Я вот плачу налоги. К сожалению. Не имею гражданского мужества открыто отказаться. Работаю в организации, которая в силу пристального и недоброжелательного отношения проверяющих органов не может позволить себе мухлевать с отчетностью, как это делают все вокруг. На мои налоги только что уморили в СИЗО адвоката — то есть, прямо скажем, убили без суда — за то, что не тех защищал. На мои налоги каких-то людей, которых подозревают в убийстве другого адвоката — тоже, кстати, защищавшего в основном не тех — приволокли в суд с надетыми на голову мешками — то ли для того, чтобы скрыть побои, то ли из каких-то более экзотических соображений. На мои налоги судья проштамповал решение о заключении под стражу — то есть о посадке в тюрьму людей, еще не признанных виновными ни в каком преступлении, просто по подозрению. Проштамповал, не только не обращая внимания на полтора десятка процедурных нарушений, но и не поинтересовавшись, на минуточку, а тех ли к нему привезли, чьи имена указаны в ходатайстве о назначении меры пресечения. Товарищи подсудимых, люди не слишком приятных политических взглядов, но зато знавшие их лично, выражают в этом некоторые сомнения: вроде бы мужчина с закрытым лицом был намного крупнее подозреваемого. На мои налоги упорно продолжают клепать неработающую «Булаву» — очередное испытание только что закончилось очередным провалом. На мои налоги ее, вне всякого сомнения, рано или поздно склепают — и на свете станет больше еще одним орудием массового убийства в руках никому неподконтрольных безответственных казнокрадов.

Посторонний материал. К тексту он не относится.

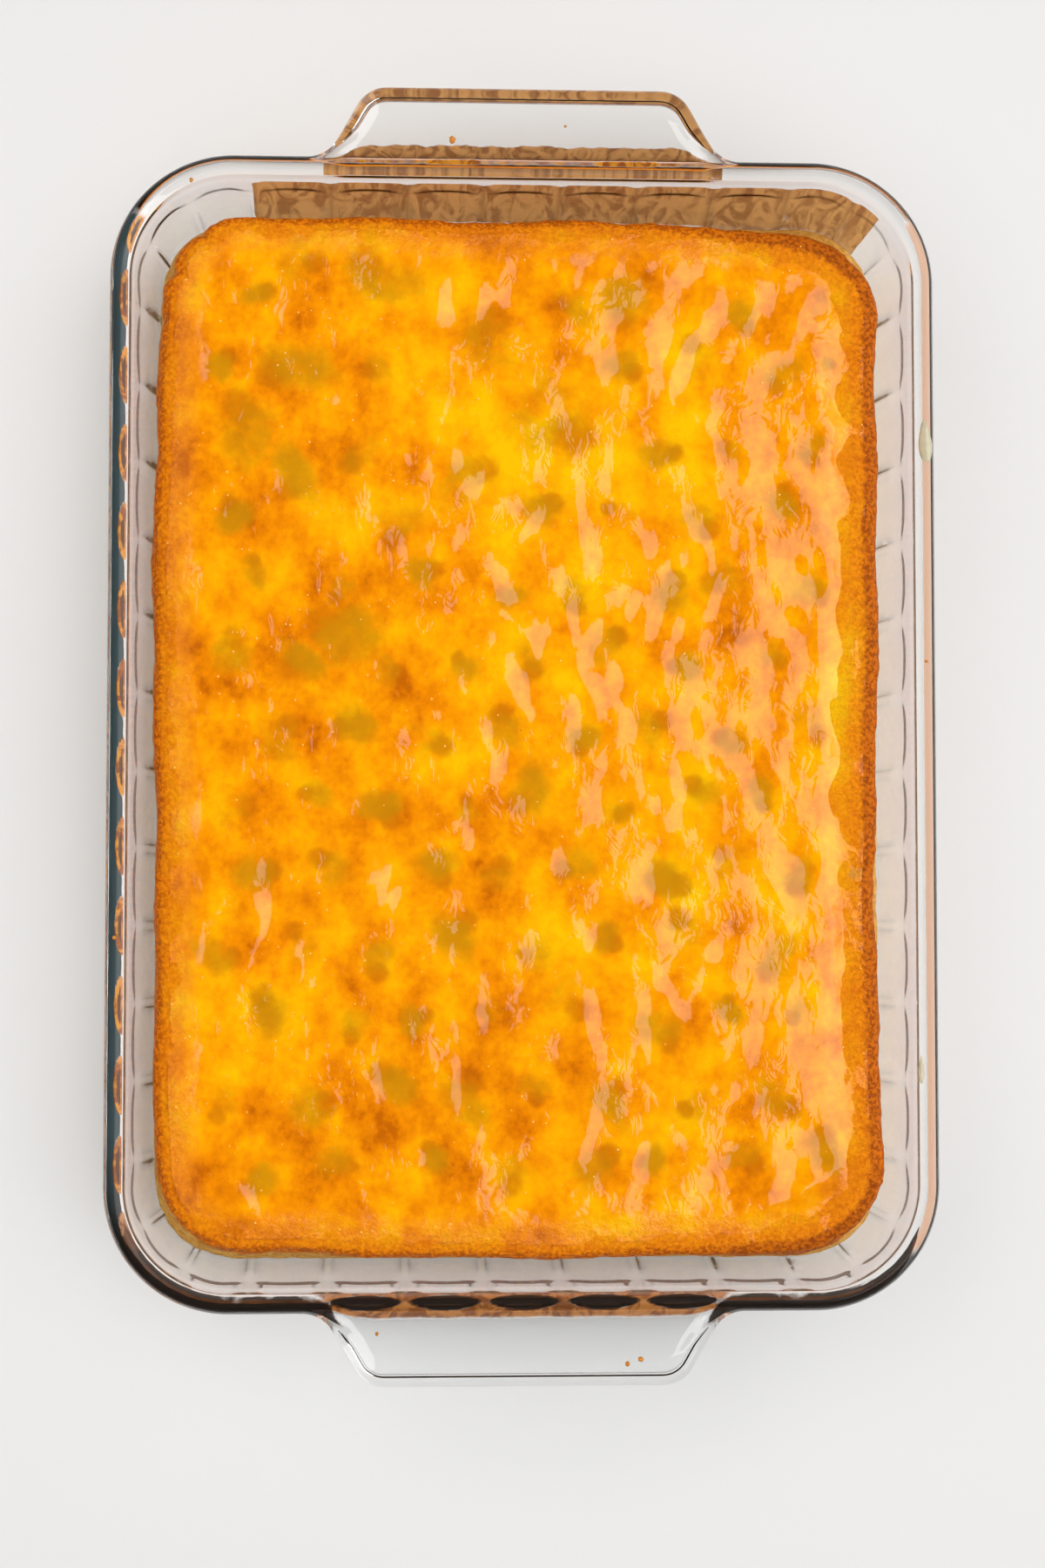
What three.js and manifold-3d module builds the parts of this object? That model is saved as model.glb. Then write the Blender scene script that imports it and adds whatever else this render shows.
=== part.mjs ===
// A lemon poke cake in the clear glass baking dish that it was baked in.
// Millimetres, +Z up. The origin is at the centre of the dish's underside, and the dish is long in Y.
import * as THREE from 'three';
import { mergeVertices } from 'three/addons/utils/BufferGeometryUtils.js';
import Module from 'manifold-3d';

const wasm = await Module();
wasm.setup();

// Driving dimensions of the dish
const RIM_WIDTH = 240;
const RIM_LENGTH = 334;
const DISH_HEIGHT = 54;
const CORNER_RADIUS = 36;
const WALL_THICKNESS = 5;
const BASE_THICKNESS = 5.6;
const WALL_DRAFT = THREE.MathUtils.degToRad(11);
const BASE_OUTER_RADIUS = 13;
const BASE_INNER_RADIUS = 11;

// The rolled rim: a bead that stands a little outside the wall
const RIM_UNDERSIDE = DISH_HEIGHT - 8.6;
const BEAD_OVERHANG = 2;
const WALL_INTO_BEAD = 3;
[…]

На мои налоги генерал Шаманов — тот самый, что в прямом эфире выпускал на чеченские села ракеты с надписью «с Рамаданом», тот самый, который отдал приказ бомбить с воздуха толпу беженцев перед блокпостом «Кавказ», — недавно отправил спецназ ВДВ защищать завод, принадлежащий своему зятю, известному бандиту, от следователя по особо важным делам СКП, явившегося на завод с обыском. История стала известна, аудиозаписи переговоров выложены и интернете; генерал отделался порицанием от начальства и продолжает — на мои налоги — командовать воздушно-десантными войсками.

Это все мелкие шалости, разумеется. На наши налоги, граждане, фабрикуются сотни тысяч уголовных дел в год. Типовое уголовное дело образца 2009 года — дело не расследованное, а сфабрикованное. Зарегистрированное уже после того, как оперативный работник выбрал виновного. Добросовестный опер отличается от негодяя тем, что выбирает на эту роль того, кого действительно считает виновным, а не того, на кого проще «повесить» обвинение. Все, что происходит дальше, ничуть не отличается, идет ли речь о стопроцентной фальсификации, или об «оформлении» реального преступника, чья вина была установлена в ходе «оперативной работы» (то есть запугивания возможных свидетелей), незаконного прослушивания телефонных переговоров или пытки человека, задержанного «для выяснения личности» или «для опроса свидетеля». Все громкие дела, вызывающие справедливое возмущение правозащитной и просто прекраснодушной общественности обилием процессуальных нарушений, от дела Ходорковского до дела Аракчеева, являются настоящими образцами законности по сравнению с тем, что происходит в общем случае: там, где нет ни денежных интересов, ни возможности выманить взятку, ни госзаказа, ни влиятельных врагов, ни политического душка, ни журналистов, ни землячества или профессиональной группы, готовых «вписаться» за своего, ни правозащитного «гевалта», ни камлания на тему «русских людей обижают», ни какой-то громкой или трогательной истории, заставляющей участников следствия отнестись к своей миссии защитников правопорядка всерьез. В общем случае имеет значение только одно: готовность оперативного работника отправиться к следователю за разрешением на возбуждение дела против конкретного лица. Все, что начинается дальше — суд, определяющий меру пресечения, официальные допросы свидетелей, экспертизы, занимающие месяц-другой, пока подследственный парится в СИЗО, согласование с прокурором, и далее, до приговора — проходит в бытовой терминологии участников под названием «оформление». Милиционеры называют следователей «переплетчиками», а процесс формирования официального следственного дела «набиванием бумагой». Судья «идет навстречу» гособвинителю: они фактически сослуживцы, в одной системе работают. По итогам — срок.

И да, вся эта машина по переработке людского материала в лагерную пыль работает на наши налоги. На ваши налоги. Только, пожалуйста, не надо тут вспоминать 37-й год. От условного «37-го» ситуация отличается существенным обстоятельством: отсутствием команды «фас» в отношении конкретных групп людей. В отсутствие четкой политической указивки, кого в данном сезоне велено считать врагами, система работает практически автономно. А потому — в отсутствие как заданных сверху ориентиров, так и содействия «добровольных помощников органов» — система втягивает в колесо почти исключительно тех, от кого элементарно ожидает наименьшего сопротивления. Бедных, безработных или работающих нерегулярно, живущих не по месту прописки, с порушенными социальными связями, молодых или уже отсидевших, необразованных и не шибко «грамотных». На опричном жаргоне — «наркоманов», хотя на самом деле зависимые от нелегальных наркотиков люди далеко не составляют большинство населения зон. Это, скорее, просто оправдание: наркоман, значит, «уже не человек», значит, можно не ограничивать себя даже той мерой человечности, которая присутствует у молодых (18–23 года) вчерашних гопников, год-другой назад надевших милицейские погоны. Вы, кажется, надеялись, что, платя налоги, поспособствуете равенству возможностей, праву даже самых социально незащищенных на достойную жизнь? Получите. Распишитесь.

Вы, добросовестный налогоплательщик, напрямую оплачиваете существование этой мясорубки. Вы не просто соучастник — вы заказчик преступления. Есть, чем гордиться.